WHAT TO WORK ON -> Repeat the material exactly, every line of it.

::::

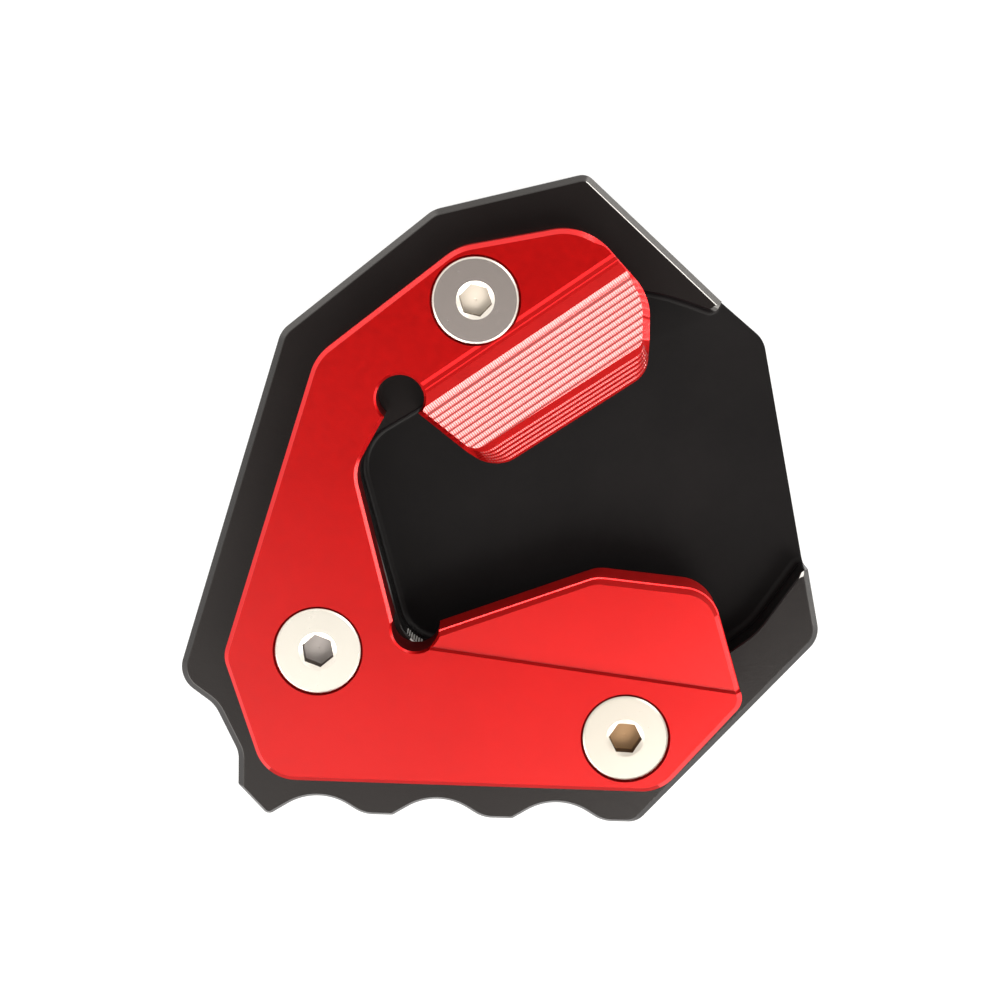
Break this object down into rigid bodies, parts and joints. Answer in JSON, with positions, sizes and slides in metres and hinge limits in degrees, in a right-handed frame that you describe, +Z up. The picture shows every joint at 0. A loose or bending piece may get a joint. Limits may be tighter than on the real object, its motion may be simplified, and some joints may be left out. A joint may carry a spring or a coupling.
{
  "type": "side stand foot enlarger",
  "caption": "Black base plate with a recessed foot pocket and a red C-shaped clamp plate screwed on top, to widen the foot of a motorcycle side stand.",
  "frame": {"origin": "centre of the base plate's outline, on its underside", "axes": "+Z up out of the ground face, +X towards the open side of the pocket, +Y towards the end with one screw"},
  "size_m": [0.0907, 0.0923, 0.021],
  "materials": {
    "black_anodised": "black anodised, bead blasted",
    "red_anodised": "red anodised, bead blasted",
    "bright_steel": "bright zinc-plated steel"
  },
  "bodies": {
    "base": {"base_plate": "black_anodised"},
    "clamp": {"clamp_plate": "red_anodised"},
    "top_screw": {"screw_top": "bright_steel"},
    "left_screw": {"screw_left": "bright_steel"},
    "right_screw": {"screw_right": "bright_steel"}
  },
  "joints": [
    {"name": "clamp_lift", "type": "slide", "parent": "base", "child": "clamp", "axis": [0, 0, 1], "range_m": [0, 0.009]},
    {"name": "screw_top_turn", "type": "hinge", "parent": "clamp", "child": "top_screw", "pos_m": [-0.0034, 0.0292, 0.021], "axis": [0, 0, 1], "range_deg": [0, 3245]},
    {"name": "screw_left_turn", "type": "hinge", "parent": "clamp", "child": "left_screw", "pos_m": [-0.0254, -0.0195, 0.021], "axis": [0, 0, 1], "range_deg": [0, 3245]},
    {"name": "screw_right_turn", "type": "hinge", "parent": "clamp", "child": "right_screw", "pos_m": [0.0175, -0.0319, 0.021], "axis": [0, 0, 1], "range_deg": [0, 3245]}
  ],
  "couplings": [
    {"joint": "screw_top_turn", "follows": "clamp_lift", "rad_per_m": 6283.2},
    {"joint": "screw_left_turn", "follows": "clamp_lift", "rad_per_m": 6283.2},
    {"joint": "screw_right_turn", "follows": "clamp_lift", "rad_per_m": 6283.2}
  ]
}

::::

RESULT FOR THIS EXERCISE ->
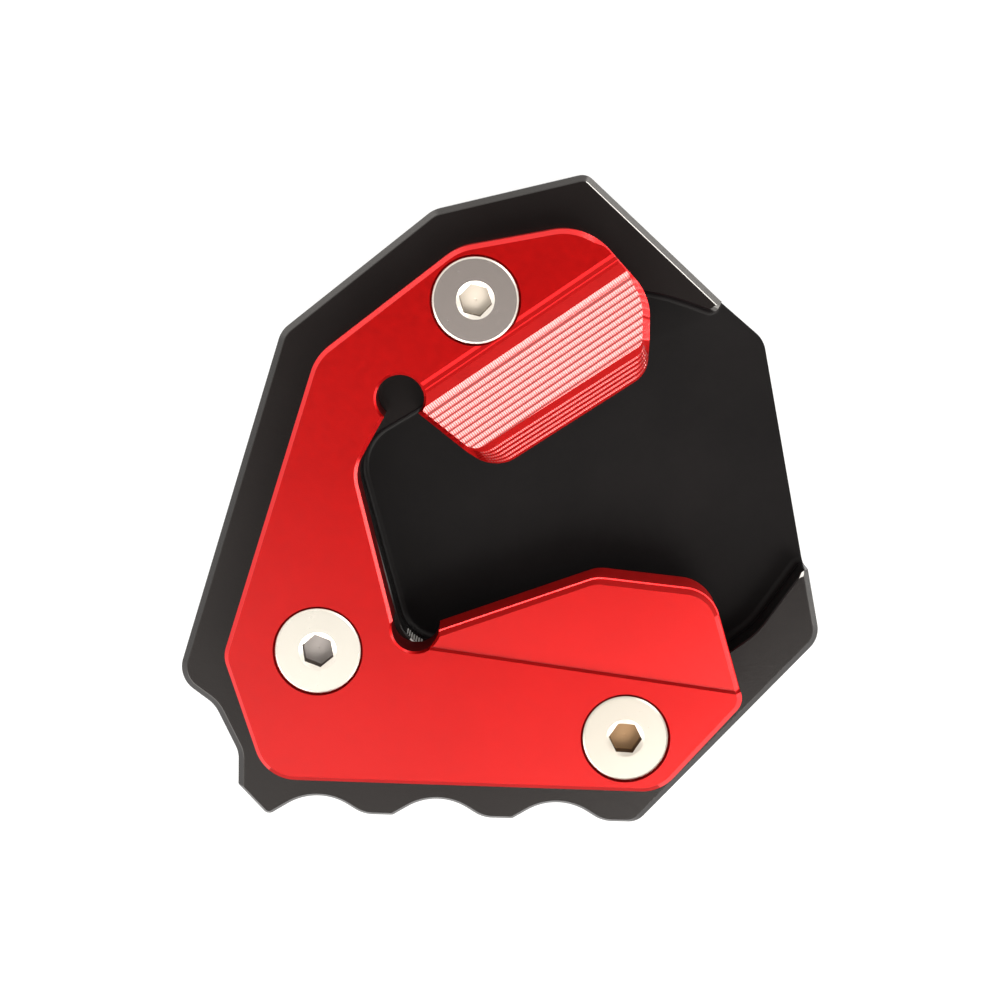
Break this object down into rigid bodies, parts and joints. Answer in JSON, with positions, sizes and slides in metres and hinge limits in degrees, in a right-handed frame that you describe, +Z up. The picture shows every joint at 0. A loose or bending piece may get a joint. Limits may be tighter than on the real object, its motion may be simplified, and some joints may be left out. A joint may carry a spring or a coupling.
{
  "type": "side stand foot enlarger",
  "caption": "Black base plate with a recessed foot pocket and a red C-shaped clamp plate screwed on top, to widen the foot of a motorcycle side stand.",
  "frame": {"origin": "centre of the base plate's outline, on its underside", "axes": "+Z up out of the ground face, +X towards the open side of the pocket, +Y towards the end with one screw"},
  "size_m": [0.0907, 0.0923, 0.021],
  "materials": {
    "black_anodised": "black anodised, bead blasted",
    "red_anodised": "red anodised, bead blasted",
    "bright_steel": "bright zinc-plated steel"
  },
  "bodies": {
    "base": {"base_plate": "black_anodised"},
    "clamp": {"clamp_plate": "red_anodised"},
    "top_screw": {"screw_top": "bright_steel"},
    "left_screw": {"screw_left": "bright_steel"},
    "right_screw": {"screw_right": "bright_steel"}
  },
  "joints": [
    {"name": "clamp_lift", "type": "slide", "parent": "base", "child": "clamp", "axis": [0, 0, 1], "range_m": [0, 0.009]},
    {"name": "screw_top_turn", "type": "hinge", "parent": "clamp", "child": "top_screw", "pos_m": [-0.0034, 0.0292, 0.021], "axis": [0, 0, 1], "range_deg": [0, 3245]},
    {"name": "screw_left_turn", "type": "hinge", "parent": "clamp", "child": "left_screw", "pos_m": [-0.0254, -0.0195, 0.021], "axis": [0, 0, 1], "range_deg": [0, 3245]},
    {"name": "screw_right_turn", "type": "hinge", "parent": "clamp", "child": "right_screw", "pos_m": [0.0175, -0.0319, 0.021], "axis": [0, 0, 1], "range_deg": [0, 3245]}
  ],
  "couplings": [
    {"joint": "screw_top_turn", "follows": "clamp_lift", "rad_per_m": 6283.2},
    {"joint": "screw_left_turn", "follows": "clamp_lift", "rad_per_m": 6283.2},
    {"joint": "screw_right_turn", "follows": "clamp_lift", "rad_per_m": 6283.2}
  ]
}